Perhaps this sentence could be "Ŝi bezonas varmetajn vestaĵojn.' or does that not make sense?
I've commented in another thread that I only just figured out we have a connection. I wonder if I would have figured out who Amanda and Alena are if I hadn't see that other comment first. :-)
Hopefully you'll never say "Tomaso says that varma is X" - because I would never say anything so unnuanced, except to contradict someone who was saying that it always means Y -- but in general, I think I have to agree with Alena.
Varma is defined as the sensation you get from fire. The trouble comes in when we try to express this in English. If we heat our tea with fire and are comforted by the "fire" in our friends' hearts, we say "hot" for one and "warm" for the other - but varma for both. This isn't Esperanto's fault. To me, the Esperanto seems simpler to understand. It's when we try force it onto English that it becomes confusing.
Varma has another meaning when applied to clothes, that is, to help you retain body heat. For this same idea in English, we say "warm."
So, there's no sense in trying to answer which single English word varma maps onto.

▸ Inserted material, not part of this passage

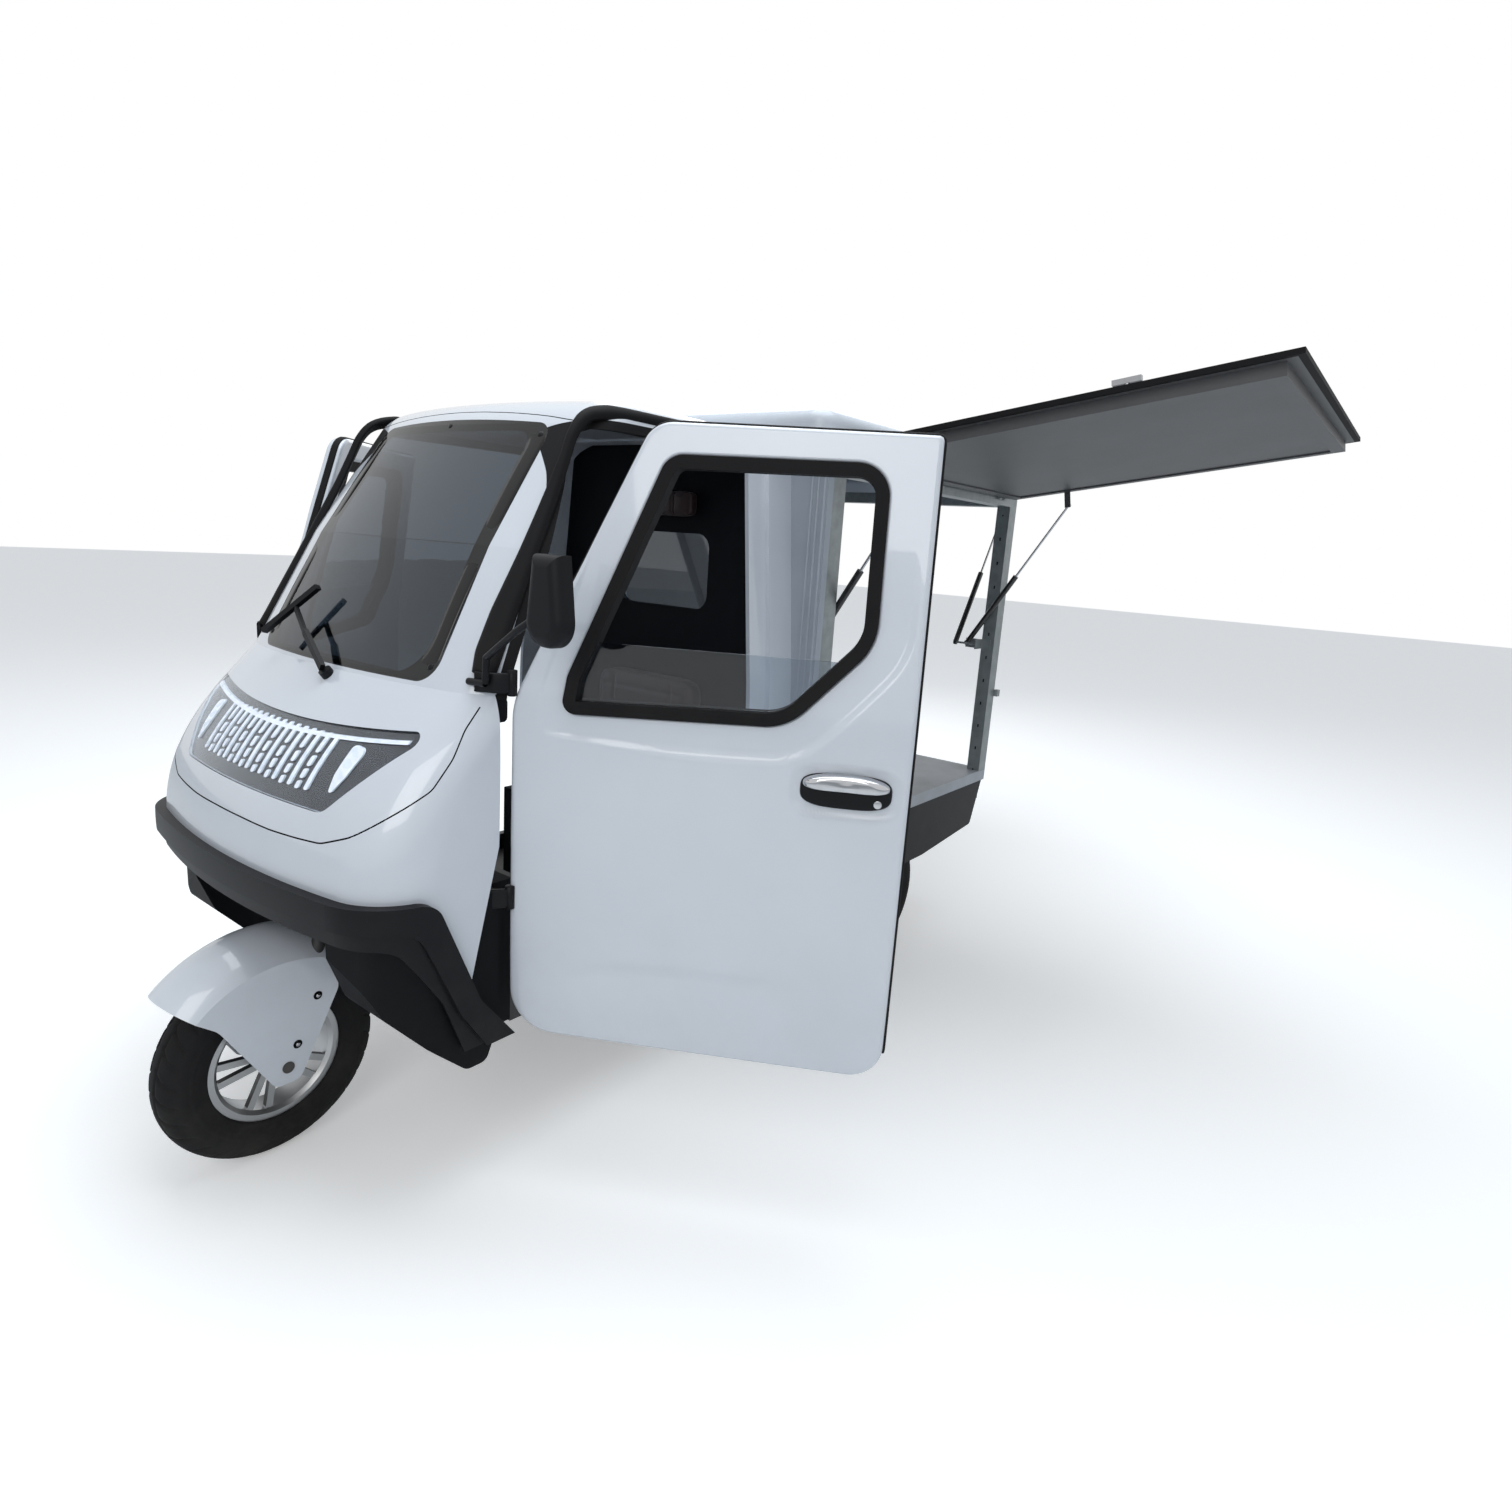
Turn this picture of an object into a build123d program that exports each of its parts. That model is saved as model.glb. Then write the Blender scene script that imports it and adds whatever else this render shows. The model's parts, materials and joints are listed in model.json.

My god, that's complicated. I would have said that "varma" is the appropriate temperature, for instance in a hotel you want the water to be "varma kaj malvarma" (hot and cold), you'd want your coffee to be "varma" (hot), on the other hand you'd also want winter clothes to be "varmaj", which in English we'd translate as "warm". If you said the water or coffee was "varmega", I'd understand you were saying it was burning hot, i.e. hotter than convenient. People's conceptions of hot weather vary, but if it was pleasantly hot I'd say "varma", while if it was uncomfortably hot I'd say "varmega". I'm not sure what "varmegaj" clothes would be like, but I think they'd be uncomfortably warm, like a fur coat on a summer day.